India has raised the cost of the tsunami to $1.6bn on its mainland alone, with reports of another $600m on the Andaman and Nicobar Islands.
The federal government has set $113m for immediate relief
Compensation payouts are expected to top one billion rupees ($22.8m).
Indians have donated more than three billion rupees into the Prime Minister's relief fund alone.
The death toll in India was raised on Friday to 9,995, with another 5,689 missing - 5,592 of those in the Andaman and Nicobar Islands.
India's federal government has set aside $113m for relief operations to add to the donations and other funds from NGOs and the states.

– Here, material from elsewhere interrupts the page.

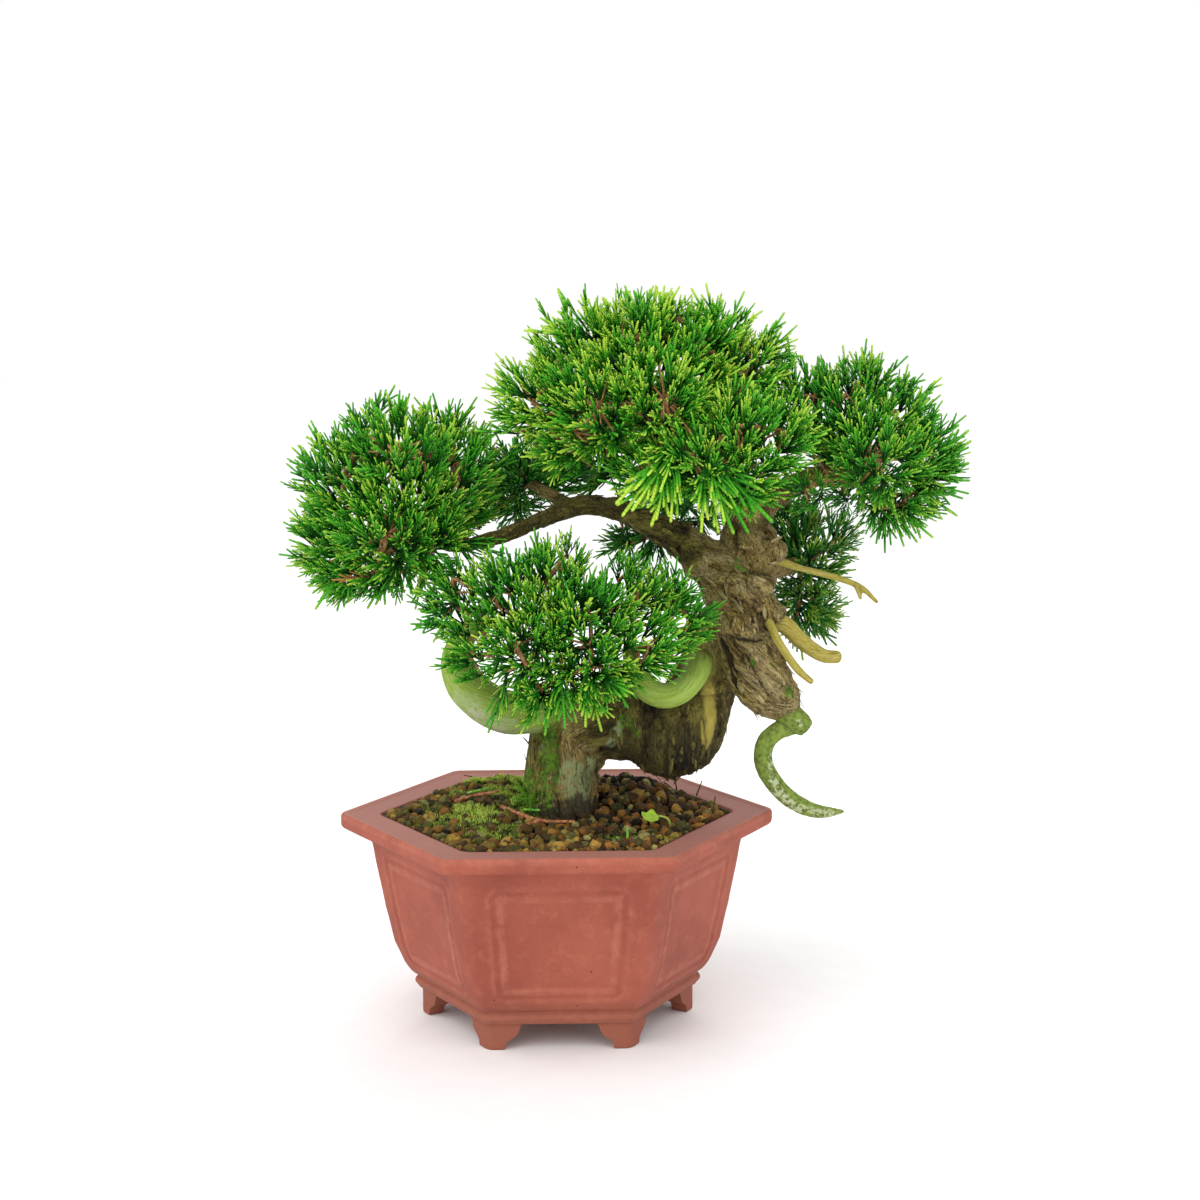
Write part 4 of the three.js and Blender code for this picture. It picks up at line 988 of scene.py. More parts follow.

India's economy recorded growth of 8.2% last year with up to 6.5% expected this year.
Analysts believe the tsunami will not slow that significantly and that the economy is strong enough to cope.
Economic analyst Saumitra Chowdhary told the AFP news agency: "We have come a long way since the time when India would always stand with a begging bowl in hand when a natural calamity would strike."
Stock markets have not been significantly affected by the disaster.
India raised its death toll on Friday but officials fear most of those who survived have now been found and that the missing, particularly on the Andaman and Nicobar Islands, should be presumed dead.
INDIA OFFICIAL TOLL
Tamil Nadu - 7,941
Pondicherry - 583
Kerala - 170
Andhra Pradesh - 105
Andaman Islands - 1,196
Missing: Andamans 5,592; Elsewhere 97
Source: Home ministry
India sent in commandos on Friday to the primitive Campbell Bay island to try to contact the Shompen tribe which has not been seen since the tsunami.
The Shompens number around 400 and have little contact with the outside world.
Lt Gen BS Thakur said: "We are winching down the commandos wherever smoke is rising from the forests... sadly contact with the Shompens has not been possible."
Elsewhere in the Andamans, one island had a miraculous escape when a local used knowledge of tsunamis gained from watching National Geographic TV programmes to save hundreds of people.
Abdul Razzak, who works in the port control tower on Teressa Island, realised the danger after the earthquake struck.
"I instantly said, 'Oh lord, tsunamis are coming'."
Mr Ali and a neighbour yelled at people to take to higher ground.
After the waves struck, there was no help for five days and islanders survived on coconuts and rice from a warehouse.
The United Nations children's agency, Unicef has become the first international aid organisation to begin operating in the Andamans.
Unicef is vaccinating children on the island of Car Nicobar where thousands are believed to have died.
For more than a week some aid agencies have criticised officials for refusing them permission to operate on Car Nicobar where 15,000 people are in camps after surviving the disaster and many thousands more are missing.
Unicef officials are worried about an epidemic of measles but say they are confident they can do enough to prevent an outbreak.
They say most children they have seen on the island are in good health.
Other aid agencies, such as Medecins Sans Frontier, are still hoping to get permission to operate in the islands.
On the Indian mainland, amateur relief workers, dubbed "disaster tourists" have been warned that they may be doing more harm than good.
AID-India volunteer Ravi Shankar said: "They are coming in large numbers, with loads of loads of relief material but no idea as to what they need to do.
"We need as many people as we can get, but they have to come with a proper understanding of what they have to do and face."
In the mainland's worst-hit area, Nagappattinam, locals unaffected by the tsunami have been preying on aid supplies intended for real victims.
Poor villagers are telling stories of devastated villages and lost loved ones to get their hands on relief supplies.
One farmer told AFP: "These are hard times for people in this district. They started giving away clothes and I took plenty. Rice and other supplies followed."